From outside the church looks buried into the ground. The reason is that in the Ottoman times the Christian churches could not be built taller than mosques. Although the Ottoman Empire was a relatively tolerant state in religious terms for its time, to demonstrate your Christian affiliation too strongly would have been unwise.

The streets of Čaršija:

Muhammad Pasha mosque in Čaršija – one of the many still functioning historical mosques in the centre of Skopje.

From Čaršija I climbed the Kale Fortress that dominates over Skopje. It is being restored currently but is in fact open. Some views of the Fortress and Skopje from it:

One of the main tourist attractions of Skopje is the Memorial House of Mother Theresa. Although she was ethnic Albanian, Mother Theresa was born and grew up in Skopje and called herself “a citizen of Skopje” till her last day. Today Skopje does its best to reclaim her as one of its own – to the detriment of others, as I wrote in the post about Kosovo. This House is not the original house where she was born – that one no longer exists. But it’s a fascinating place nonetheless.

This room on the second floor of the museum attempts to give an idea of the living conditions in the actual house she was born in. You can also see a number of curious photographs of her childhood.

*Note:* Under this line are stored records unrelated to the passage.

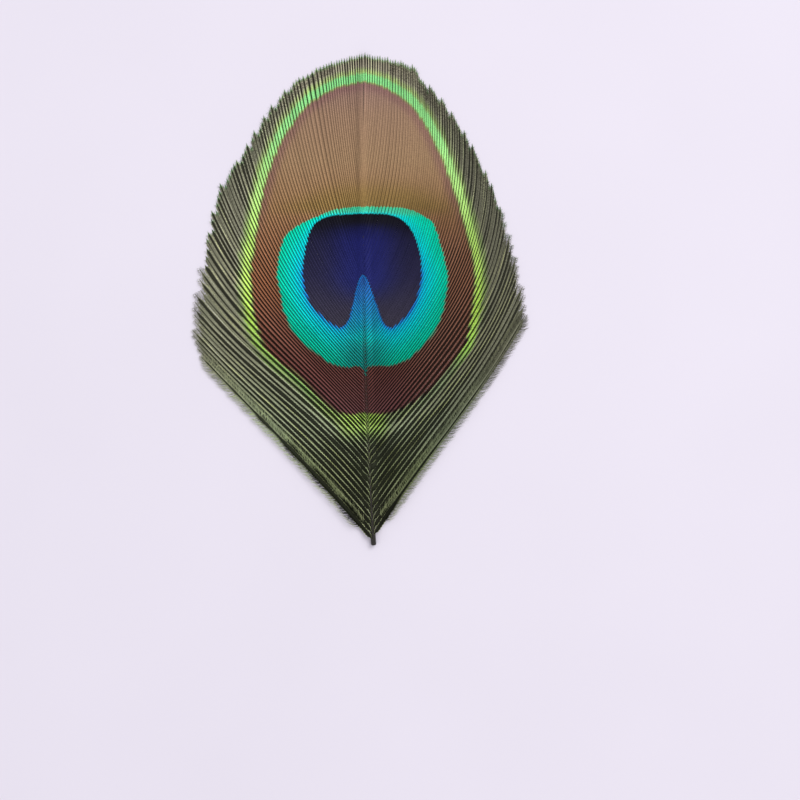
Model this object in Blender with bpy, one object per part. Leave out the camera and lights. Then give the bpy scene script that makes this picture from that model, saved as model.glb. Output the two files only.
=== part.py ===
"""Trimmed peacock eye feather, lying face up.

Built in metres with +Z up. The cut end of the shaft points to -Y and the crown of the vane to +Y. The origin is
the centre of the bounding box on the surface that the feather lies on.

The feather is one grown, branching thing, so it has a node for each of its main forks: the shaft and the vane on
either side of it. Each vane is a thin arched sheet that runs along its barbs, from the shaft to the barb tips.
"""

import math

import bmesh
import bpy
from mathutils import Vector
from mathutils.geometry import interpolate_bezier

MM = 0.001
GAP = 0.3 * MM

# Shaft, measured along Y from its cut end.
SHAFT_LENGTH = 79.5 * MM
SHAFT_BASE_WIDTH = 0.95 * MM
SHAFT_TIP_WIDTH = 0.16 * MM
SHAFT_BASE_DEPTH = 1.1 * MM
SHAFT_TIP_DEPTH = 0.2 * MM
SHAFT_TOP_AT_BASE = 1.1 * MM
SHAFT_SWEEP = 1.75 * MM
SHAFT_STRAIGHT_FROM = 45 * MM
SHAFT_CUT_SLANT = 0.35 * MM
SHAFT_FLAT_AT = 0.6
SHAFT_STATIONS = 40
SHAFT_SIDES = 12

# Vanes. A barb leaves the shaft at its root and ends at its tip on the outline.
VANE_THICKNESS = 0.45 * MM
ARCH_HEIGHT = 0.55 * MM
MARGIN_STARTS = 0.86
ARCH_POWER = 1.7
BARB_HANDLE = 0.36
VANE_ROWS = 46
VANE_COLUMNS = 12

# Guide barbs from the crown down to the cut end: height of the root on the shaft, place of the tip outward from
# the shaft's straight line and up from the cut end (mm), and the lean away from the shaft at root and tip (degrees).
LEFT_GUIDES = (
    (58.0, 0.5, 84.2, 2, 2),
    (49.7, 5.3, 82.9, 17, 7),
    (43.5, 11.3, 80.2, 29, 11),
    (37.3, 16.2, 75.5, 39, 11),
    (31.1, 20.6, 68.6, 44, 14),
    (24.9, 25.2, 61.2, 45, 21),
    (18.7, 27.6, 50.7, 41, 30),
    (12.6, 29.2, 43.0, 38, 37),
    (6.4, 29.7, 37.8, 38, 41),
    (0.9, 28.9, 33.3, 40, 43),
)
RIGHT_GUIDES = (
    (58.0, 0.5, 84.3, 2, -2),
    (49.7, 4.7, 83.4, 22, -2),
    (43.5, 7.8, 82.4, 34, -2),
    (37.3, 11.1, 80.0, 40, -3),
    (31.1, 15.4, 74.5, 42, -4),
    (24.9, 19.9, 66.9, 41, -2),
    (18.7, 23.3, 59.3, 38, 3),
    (12.6, 25.6, 52.1, 35, 10),
    (6.4, 27.2, 45.9, 33, 20),
    (0.9, 28.8, 39.7, 33, 30),
)


def smooth_value(values, place):
    """Value at place, 0 to 1, on a smooth curve through evenly spaced values."""
    last = len(values) - 1
    at = min(max(place, 0.0), 1.0) * last
    i = min(int(at), last - 1)
    f = at - i
    here, after = values[i], values[i + 1]
    before = values[i - 1] if i > 0 else 2 * here - after
    beyond = values[i + 2] if i + 2 <= last else 2 * after - here
    bend = 2 * before - 5 * here + 4 * after - beyond
    twist = 3 * here - before - 3 * after + beyond
    return 0.5 * (2 * here + (after - before) * f + bend * f**2 + twist * f**3)


def shaft_x(y):
    """Sideways place of the shaft's centre line: straight in the eye, swept to +X towards the cut end."""
    return SHAFT_SWEEP * max(0.0, 1 - y / SHAFT_STRAIGHT_FROM) ** 1.5


def shaft_size(y):
    """Width and depth of the shaft at y."""
    left = max(0.0, 1 - y / SHAFT_LENGTH) ** 1.25
    width = SHAFT_TIP_WIDTH + (SHAFT_BASE_WIDTH - SHAFT_TIP_WIDTH) * left
    depth = SHAFT_TIP_DEPTH + (SHAFT_BASE_DEPTH - SHAFT_TIP_DEPTH) * left
    return width, depth


def arch(t):
    """Height of the vane's middle plane at t along a barb: highest at the shaft, flat on the margin."""
    fall = min(t / MARGIN_STARTS, 1.0) ** ARCH_POWER
    return VANE_THICKNESS / 2 + ARCH_HEIGHT * (1 - fall)


def shaft_top(y):
    """Height of the shaft's upper ridge: it keeps just above the vane beside it."""
    crown_root = LEFT_GUIDES[0][0] * MM
    crown_tip = LEFT_GUIDES[0][2] * MM
    t = max(0.0, (y - crown_root) / (crown_tip - crown_root))
    beside = arch(t) + VANE_THICKNESS / 2
    lift = SHAFT_TOP_AT_BASE - arch(0) - VANE_THICKNESS / 2
    return beside + lift * (1 - y / SHAFT_LENGTH)


def barb_line(guides, side, p):
    """Points of the barb at p, 0 at the crown and 1 at the cut end, from root to tip, all at zero height."""
    root_y, tip_x, tip_y, root_lean, tip_lean = (smooth_value(column, p) for column in zip(*guides))
    root_y *= MM
    width, _ = shaft_size(root_y)
    root = Vector((shaft_x(root_y) + side * (width / 2 + GAP), root_y, 0))
    tip = Vector((side * tip_x * MM, tip_y * MM, 0))
    reach = (tip - root).length * BARB_HANDLE
    leave, arrive = math.radians(root_lean), math.radians(tip_lean)
    root_handle = root + Vector((side * math.sin(leave), math.cos(leave), 0)) * reach
    tip_handle = tip - Vector((side * math.sin(arrive), math.cos(arrive), 0)) * reach
    return interpolate_bezier(root, root_handle, tip_handle, tip, VANE_COLUMNS + 1)


def vane_mesh(name, guides, side):
    """A closed sheet between the first and the last barb, arched in section, with its margin flat."""
    bm = bmesh.new()
    sheets = []
    for face in (1, -1):
        rows = []
        for row in range(VANE_ROWS + 1):
            line = barb_line(guides, side, row / VANE_ROWS)
            heights = [arch(i / VANE_COLUMNS) + face * VANE_THICKNESS / 2 for i in range(VANE_COLUMNS + 1)]
            rows.append([bm.verts.new((v.x, v.y, z)) for v, z in zip(line, heights)])
        sheets.append(rows)
    for rows in sheets:
        for first, second in zip(rows, rows[1:]):
            for i in range(VANE_COLUMNS):
                bm.faces.new((first[i], first[i + 1], second[i + 1], second[i]))
    top, bottom = sheets
    rim_top = outline_loop(top)
    rim_bottom = outline_loop(bottom)
    for i, vert in enumerate(rim_top):
        bm.faces.new((rim_top[i - 1], vert, rim_bottom[i], rim_bottom[i - 1]))
    return finish_mesh(bm, name)


def outline_loop(rows):
    """The vertices round the edge of a grid, once round."""
    outer = [row[-1] for row in rows[1:-1]]
    inner = [row[0] for row in reversed(rows[1:-1])]
    return list(rows[0]) + outer + list(reversed(rows[-1])) + inner


def shaft_mesh(name):
    """The tapering shaft: an oval with a flat underside, cut off a little on the slant at its base."""
    bm = bmesh.new()
    rings = []
    for station in range(SHAFT_STATIONS + 1):
        y = SHAFT_LENGTH * (station / SHAFT_STATIONS) ** 1.15
        width, depth = shaft_size(y)
        top = shaft_top(y)
        ring = []
        for k in range(SHAFT_SIDES):
            turn = 2 * math.pi * (k + 0.5) / SHAFT_SIDES
            rise = (max(math.sin(turn), -SHAFT_FLAT_AT) + SHAFT_FLAT_AT) / (1 + SHAFT_FLAT_AT)
            slant = SHAFT_CUT_SLANT * (1 - rise) if station == 0 else 0.0
            place = (shaft_x(y) + math.cos(turn) * width / 2, y + slant, top - depth * (1 - rise))
            ring.append(bm.verts.new(place))
        rings.append(ring)
    for lower, upper in zip(rings, rings[1:]):
        for k in range(SHAFT_SIDES):
            bm.faces.new((lower[k - 1], lower[k], upper[k], upper[k - 1]))
    bm.faces.new(rings[0])
    bm.faces.new(rings[-1])
    return finish_mesh(bm, name)


def finish_mesh(bm, name):
    """Turns the faces outward, writes the mesh and clears the working copy."""
    bmesh.ops.recalc_face_normals(bm, faces=bm.faces)
    bmesh.ops.triangulate(bm, faces=bm.faces)
    mesh = bpy.data.meshes.new(name)
    bm.to_mesh(mesh)
    bm.free()
    return mesh


def keratin(name, colour, roughness, metallic):
    """A Principled material."""
    material = bpy.data.materials.new(name)
    material.use_nodes = True
    shader = material.node_tree.nodes["Principled BSDF"]
    shader.inputs["Base Color"].default_value = (*colour, 1)
    shader.inputs["Roughness"].default_value = roughness
    shader.inputs["Metallic"].default_value = metallic
    return material


def add_piece(mesh, material):
    """Puts a mesh in the scene as an object of the same name, shaded smooth with sharp rims."""
    mesh.materials.append(material)
    mesh.shade_smooth()
    mesh.set_sharp_from_angle(angle=math.radians(40))
    piece = bpy.data.objects.new(mesh.name, mesh)
    bpy.context.scene.collection.objects.link(piece)
    return piece


def centre_on_surface(meshes):
    """Moves all the meshes together so that the middle of their box, at its underside, is the origin."""
    points = [vert.co for mesh in meshes for vert in mesh.vertices]
    lows = [min(point[axis] for point in points) for axis in range(3)]
    highs = [max(point[axis] for point in points) for axis in range(3)]
    shift = Vector(((lows[0] + highs[0]) / 2, (lows[1] + highs[1]) / 2, lows[2]))
    for mesh in meshes:
        for vert in mesh.vertices:
            vert.co -= shift


def main():
    for thing in list(bpy.data.objects):
        bpy.data.objects.remove(thing)
    shaft_finish = keratin("shaft_keratin", (0.16, 0.12, 0.07), 0.45, 0.0)
    vane_finish = keratin("vane_barbs", (0.05, 0.16, 0.11), 0.4, 0.3)
    shaft = shaft_mesh("shaft")
    left = vane_mesh("vane_left", LEFT_GUIDES, -1)
    right = vane_mesh("vane_right", RIGHT_GUIDES, 1)
    centre_on_surface([shaft, left, right])
    add_piece(shaft, shaft_finish)
    add_piece(left, vane_finish)
    add_piece(right, vane_finish)


main()
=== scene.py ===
"""Looks of a trimmed peacock eye feather that lies face up on a pale board.

Every barb is a closed shell of its own: a ribbon with its ramus in a shallow groove and its web on either
side. Free barbules stand out past the webs of the loose barbs and of the margin. The colour zones are
distances from a few outlines, measured along the middle of each barb, so that a zone ends on a different
place of each barb, as it does on the bird. Lengths are in mm until a mesh is written, and the feather's own
axes start at the cut end of the shaft, with +Y to the crown.
"""

import logging
import math
from dataclasses import dataclass, field, fields
from enum import Enum

import bpy
import numpy as np
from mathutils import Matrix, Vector


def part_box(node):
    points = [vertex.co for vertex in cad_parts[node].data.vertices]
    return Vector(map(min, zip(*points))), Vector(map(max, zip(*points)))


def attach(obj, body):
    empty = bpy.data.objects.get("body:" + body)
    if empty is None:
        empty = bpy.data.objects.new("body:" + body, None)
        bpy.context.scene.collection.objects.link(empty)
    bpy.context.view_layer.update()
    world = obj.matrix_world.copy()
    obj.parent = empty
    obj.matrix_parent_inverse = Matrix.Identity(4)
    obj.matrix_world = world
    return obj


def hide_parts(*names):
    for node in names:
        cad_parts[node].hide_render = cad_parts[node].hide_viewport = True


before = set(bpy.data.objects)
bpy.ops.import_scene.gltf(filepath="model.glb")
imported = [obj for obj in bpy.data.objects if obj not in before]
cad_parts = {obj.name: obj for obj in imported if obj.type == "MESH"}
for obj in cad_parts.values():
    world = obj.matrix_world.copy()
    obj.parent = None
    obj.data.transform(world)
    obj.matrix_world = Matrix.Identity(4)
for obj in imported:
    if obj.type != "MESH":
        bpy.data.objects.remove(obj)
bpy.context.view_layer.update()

Array = np.ndarray
Values = dict[str, Array]
MM = 0.001
LOG = logging.getLogger("feather")


class Side(Enum):
    """The two vanes, by the direction in which they leave the shaft."""

    LEFT = -1
    RIGHT = 1


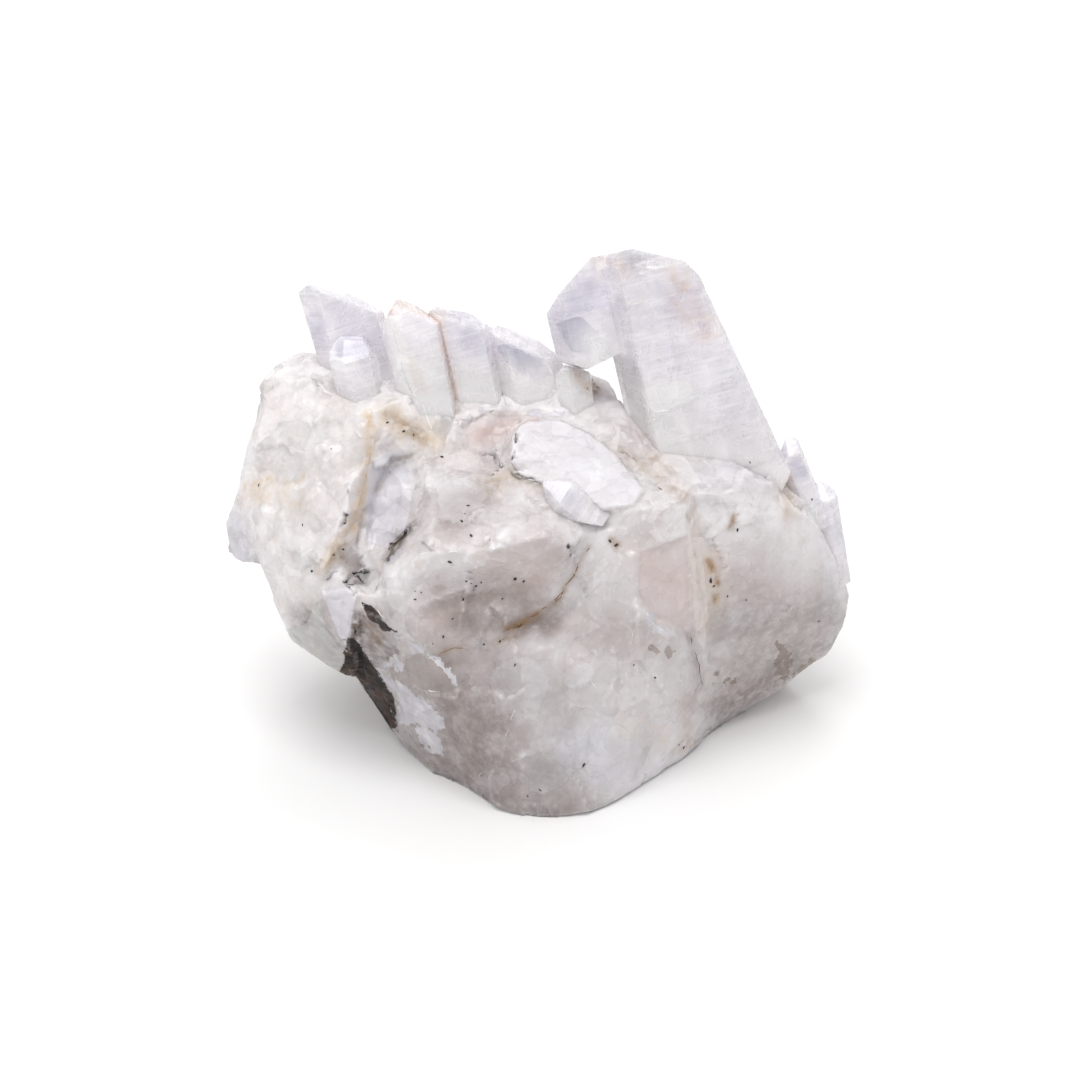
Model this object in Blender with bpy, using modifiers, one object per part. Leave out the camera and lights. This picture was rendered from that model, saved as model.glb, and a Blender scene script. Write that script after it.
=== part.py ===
"""A quartz crystal cluster at its real size: a milky quartz base, with clear quartz points set in it.

Most places are given as a viewer sees them from the front, looking down at the cluster by
VIEW_TILT: across to the right, up, and away from the viewer, in millimetres, counted from the
middle of the view. The function seen turns such a place into one in the cluster's own frame,
where +Z is up, the flat underside lies at Z = 0 and the origin is under the middle of the whole
cluster. Places out of sight are given along that frame's axes.
"""

import math

import bmesh
import bpy
from mathutils import Matrix, Vector, noise

# Driving sizes
MM = 0.001
VIEW_TILT = math.radians(30)
VIEW_DISTANCE = 600.0
UNDERSIDE_UP = -44.8
MIDDLE_X = -0.25
MIDDLE_Y = 12.1

# The milky base
VOXEL = 0.9 * MM
FUSE_STEPS = 3
BASE_TRIANGLES = 6200
CHIP_SIZE = 9.0
CHIP_DEPTH = 0.5
BACK_CHIP_SIZE = 20.0
BACK_CHIP_DEPTH = 3.2
BACK_FROM = 16.0
BACK_FULL = 28.0
ROUGH_SIZE = 6.0
ROUGH_DEPTH = 0.28
NOISE_SEED = 7
PLUMP = 0.5
BELOW_GROUND = 3.0

# The points
SOCKET_GAP = 0.3
RHOMB_LEAN = math.radians(38.2)
BLOCK_SPARE = 1.6


def seen(across, up, away):
    """A place that the viewer sees, in metres in the cluster's frame. Farther things look smaller."""
    grow = 1 + away / VIEW_DISTANCE
    across, up = across * grow, up * grow
    y = away * math.cos(VIEW_TILT) + up * math.sin(VIEW_TILT)
    z = (up - UNDERSIDE_UP) * math.cos(VIEW_TILT) - away * math.sin(VIEW_TILT)
    return Vector((across - MIDDLE_X, y - MIDDLE_Y, z)) * MM


def facing(across, up, away):
    """A direction that the viewer sees, in the cluster's frame."""
    tilt = Matrix.Rotation(VIEW_TILT, 3, "X")
    return (tilt.transposed() @ Vector((across, away, up))).normalized()


def hidden(x, y, z):
    """A place out of sight: across, back from the middle of the view, and above the underside."""
    return Vector((x - MIDDLE_X, y - MIDDLE_Y, z)) * MM


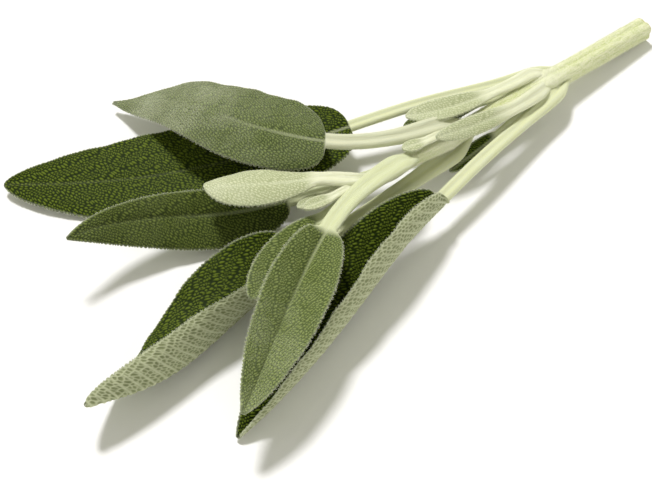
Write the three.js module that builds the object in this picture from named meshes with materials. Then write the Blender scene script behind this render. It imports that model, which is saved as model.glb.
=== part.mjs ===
// A cut sprig of garden sage lying on its side: one square stem with four pairs of opposite leaves,
// the young leaves in the axils of its first two nodes, and the bud at its tip.
// Millimetres. +X runs along the stem towards its cut end, +Z is up, and the part stands on Z = 0.
import * as THREE from "three";

// ---------- Driving dimensions ----------

const STEM_RADIUS = 2.1; // half the width across the flats at the cut end
const STEM_TIP_RADIUS = 0.8; // the same under the bud
const STEM_TAPER = 0.3; // below 1, the stem keeps its width until close to the tip
const STEM_SQUARENESS = 3.2; // exponent of the section: 2 is round, 4 is nearly square
const NODE_SWELL = 0.35; // extra radius at each leaf node
const NODE_SPREAD = 3.5; // how far that swelling runs along the stem, each way
const STEM_SIDES = 16;
const STEM_RINGS = 30;
const BLADE_THICKNESS = 0.7; // thinned to nothing at the margin
const EDGE_ROUNDING = 6; // how late that thinning starts, as a power
const MIDRIB_TAPER = 0.25; // the midrib's radius at the leaf's tip, as a share of the stalk's
const BLADE_FLAT_BETWEEN = [1.05, 2.2]; // half width over stalk radius: round below the first, flat above
const STALK_RING_STEP = 6;
const TIP_CROWDING = 0.7; // 0 spaces a blade's rings evenly, 1 crowds them at both its ends

// The stem lies on its cut end, and its leaves prop up the other end.
const STEM_LENGTH = 79;
const STEM_RISE = 8; // how much higher the stem's centre is under the bud than at the cut end
const STEM_TIP_BEND = 1; // how far the soft tip has bent towards +Y
const BEND_LATENESS = 6; // the power that keeps the bend at the tip
const NODES = [29, 56, 70, 78]; // from the cut end to where each pair of leaves joins
const JOIN_GAP = 0.3; // between the stem and the foot of a stalk
const PATH_STEPS = 24;

const MATERIALS = {
  stem: { color: 0xc9cf92, roughness: 0.85 },
  oldLeaf: { color: 0x44531c, roughness: 0.75 },
  midLeaf: { color: 0x6c7a4a, roughness: 0.85 },
  youngLeaf: { color: 0xa9b585, roughness: 0.9 },
};

// How finely a leaf is divided: segments across each half, and rings along the blade.
const BIG = { segments: 6, rings: 24 };
const MIDDLING = { segments: 5, rings: 22 };
const SMALL = { segments: 4, rings: 14 };
const TINY = { segments: 3, rings: 9 };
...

The catholic chapel on the third floor:

Right behind the Memorial House a huge church is being built – I assume it’s Catholic, although Macedonia is of course majority Orthodox.

I guess the most traditional way of preparing food is using hot pots. This dish – called Tava Antiko – is a speciality of the eponymous Antiko restaurant in Ohrid. A juice mix of meat, cheese and vegetables.

One more dish in the same style, this time in Skopje. It’s called selsko meso – “peasant meat”.

With my obsession with mushrooms, in the wonderful Palester restaurant I simply had to check out the item simply called “mushrooms”. The waitresses could not provide any specifications despite my pleas – I was wary of getting simple champignons – but it turned out to be a delicious serving of huge forest goodies.